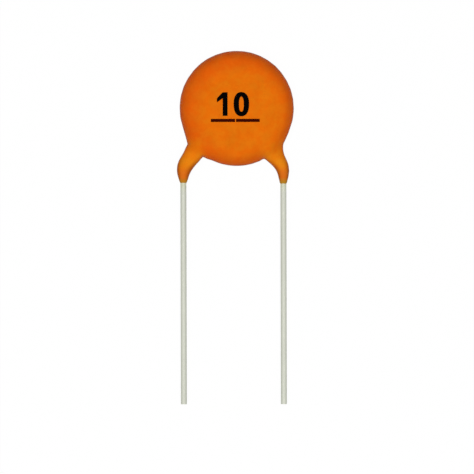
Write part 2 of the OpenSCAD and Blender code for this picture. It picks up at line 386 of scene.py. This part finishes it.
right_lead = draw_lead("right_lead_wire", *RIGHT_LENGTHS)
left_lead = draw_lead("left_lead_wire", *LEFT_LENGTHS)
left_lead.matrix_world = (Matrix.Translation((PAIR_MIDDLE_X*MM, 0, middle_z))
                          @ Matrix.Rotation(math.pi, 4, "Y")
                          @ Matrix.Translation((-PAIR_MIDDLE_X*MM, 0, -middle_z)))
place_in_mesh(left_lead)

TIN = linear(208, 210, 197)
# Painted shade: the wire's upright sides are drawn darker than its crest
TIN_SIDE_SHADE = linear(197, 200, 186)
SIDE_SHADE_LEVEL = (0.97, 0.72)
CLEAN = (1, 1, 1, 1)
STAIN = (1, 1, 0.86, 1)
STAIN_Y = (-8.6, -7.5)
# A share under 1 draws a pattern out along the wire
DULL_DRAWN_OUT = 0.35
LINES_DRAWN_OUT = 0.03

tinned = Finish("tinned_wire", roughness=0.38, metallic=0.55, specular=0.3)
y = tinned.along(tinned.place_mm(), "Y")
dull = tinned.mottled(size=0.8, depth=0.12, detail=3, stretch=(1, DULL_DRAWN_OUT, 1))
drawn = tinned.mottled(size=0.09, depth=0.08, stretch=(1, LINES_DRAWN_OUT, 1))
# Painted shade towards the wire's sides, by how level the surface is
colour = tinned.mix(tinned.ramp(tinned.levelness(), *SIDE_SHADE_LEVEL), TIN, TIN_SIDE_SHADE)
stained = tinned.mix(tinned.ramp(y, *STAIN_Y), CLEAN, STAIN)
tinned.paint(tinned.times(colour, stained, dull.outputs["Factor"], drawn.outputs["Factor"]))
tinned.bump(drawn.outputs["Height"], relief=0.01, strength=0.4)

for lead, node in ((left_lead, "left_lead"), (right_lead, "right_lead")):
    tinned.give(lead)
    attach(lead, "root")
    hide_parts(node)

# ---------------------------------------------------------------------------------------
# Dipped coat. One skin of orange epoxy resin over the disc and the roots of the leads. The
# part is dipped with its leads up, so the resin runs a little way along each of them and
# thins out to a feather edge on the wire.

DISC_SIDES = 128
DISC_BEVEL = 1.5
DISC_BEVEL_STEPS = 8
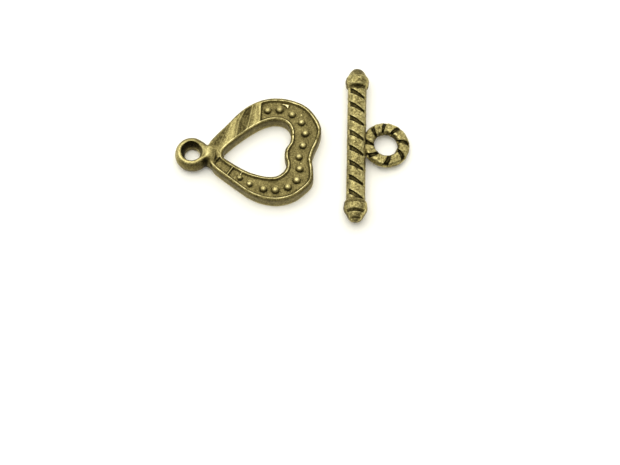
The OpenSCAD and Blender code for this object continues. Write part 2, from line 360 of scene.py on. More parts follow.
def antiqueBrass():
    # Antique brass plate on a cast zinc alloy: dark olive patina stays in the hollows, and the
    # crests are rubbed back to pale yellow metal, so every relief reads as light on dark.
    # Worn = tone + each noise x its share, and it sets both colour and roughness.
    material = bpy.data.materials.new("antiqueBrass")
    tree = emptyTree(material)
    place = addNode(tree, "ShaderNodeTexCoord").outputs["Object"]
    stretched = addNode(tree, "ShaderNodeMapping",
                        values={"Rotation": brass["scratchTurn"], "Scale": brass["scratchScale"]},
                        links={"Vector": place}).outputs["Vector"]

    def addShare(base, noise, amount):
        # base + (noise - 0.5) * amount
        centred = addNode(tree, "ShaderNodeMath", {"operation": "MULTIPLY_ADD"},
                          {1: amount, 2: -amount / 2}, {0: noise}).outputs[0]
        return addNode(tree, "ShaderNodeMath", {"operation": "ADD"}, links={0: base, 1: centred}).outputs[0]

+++

** What the exercise asks **
Please reproduce every line of the material word for word.

** Reply **
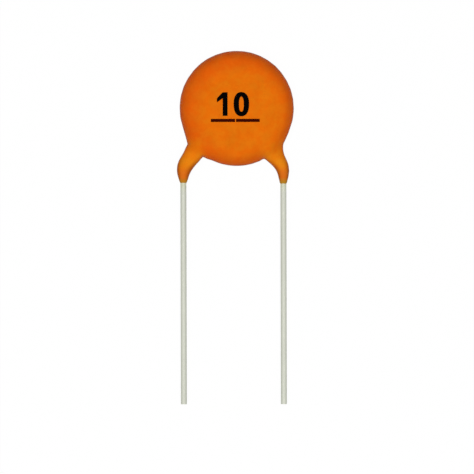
Write part 2 of the OpenSCAD and Blender code for this picture. It picks up at line 386 of scene.py. This part finishes it.
right_lead = draw_lead("right_lead_wire", *RIGHT_LENGTHS)
left_lead = draw_lead("left_lead_wire", *LEFT_LENGTHS)
left_lead.matrix_world = (Matrix.Translation((PAIR_MIDDLE_X*MM, 0, middle_z))
                          @ Matrix.Rotation(math.pi, 4, "Y")
                          @ Matrix.Translation((-PAIR_MIDDLE_X*MM, 0, -middle_z)))
place_in_mesh(left_lead)

TIN = linear(208, 210, 197)
# Painted shade: the wire's upright sides are drawn darker than its crest
TIN_SIDE_SHADE = linear(197, 200, 186)
SIDE_SHADE_LEVEL = (0.97, 0.72)
CLEAN = (1, 1, 1, 1)
STAIN = (1, 1, 0.86, 1)
STAIN_Y = (-8.6, -7.5)
# A share under 1 draws a pattern out along the wire
DULL_DRAWN_OUT = 0.35
LINES_DRAWN_OUT = 0.03

tinned = Finish("tinned_wire", roughness=0.38, metallic=0.55, specular=0.3)
y = tinned.along(tinned.place_mm(), "Y")
dull = tinned.mottled(size=0.8, depth=0.12, detail=3, stretch=(1, DULL_DRAWN_OUT, 1))
drawn = tinned.mottled(size=0.09, depth=0.08, stretch=(1, LINES_DRAWN_OUT, 1))
# Painted shade towards the wire's sides, by how level the surface is
colour = tinned.mix(tinned.ramp(tinned.levelness(), *SIDE_SHADE_LEVEL), TIN, TIN_SIDE_SHADE)
stained = tinned.mix(tinned.ramp(y, *STAIN_Y), CLEAN, STAIN)
tinned.paint(tinned.times(colour, stained, dull.outputs["Factor"], drawn.outputs["Factor"]))
tinned.bump(drawn.outputs["Height"], relief=0.01, strength=0.4)

for lead, node in ((left_lead, "left_lead"), (right_lead, "right_lead")):
    tinned.give(lead)
    attach(lead, "root")
    hide_parts(node)

# ---------------------------------------------------------------------------------------
# Dipped coat. One skin of orange epoxy resin over the disc and the roots of the leads. The
# part is dipped with its leads up, so the resin runs a little way along each of them and
# thins out to a feather edge on the wire.

DISC_SIDES = 128
DISC_BEVEL = 1.5
DISC_BEVEL_STEPS = 8
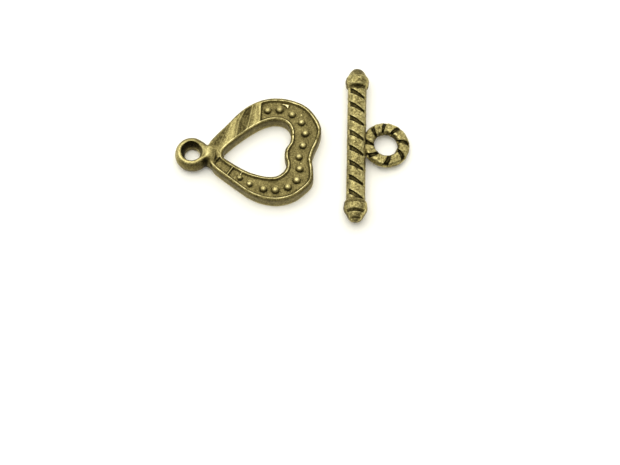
The OpenSCAD and Blender code for this object continues. Write part 2, from line 360 of scene.py on. More parts follow.
def antiqueBrass():
    # Antique brass plate on a cast zinc alloy: dark olive patina stays in the hollows, and the
    # crests are rubbed back to pale yellow metal, so every relief reads as light on dark.
    # Worn = tone + each noise x its share, and it sets both colour and roughness.
    material = bpy.data.materials.new("antiqueBrass")
    tree = emptyTree(material)
    place = addNode(tree, "ShaderNodeTexCoord").outputs["Object"]
    stretched = addNode(tree, "ShaderNodeMapping",
                        values={"Rotation": brass["scratchTurn"], "Scale": brass["scratchScale"]},
                        links={"Vector": place}).outputs["Vector"]

    def addShare(base, noise, amount):
        # base + (noise - 0.5) * amount
        centred = addNode(tree, "ShaderNodeMath", {"operation": "MULTIPLY_ADD"},
                          {1: amount, 2: -amount / 2}, {0: noise}).outputs[0]
        return addNode(tree, "ShaderNodeMath", {"operation": "ADD"}, links={0: base, 1: centred}).outputs[0]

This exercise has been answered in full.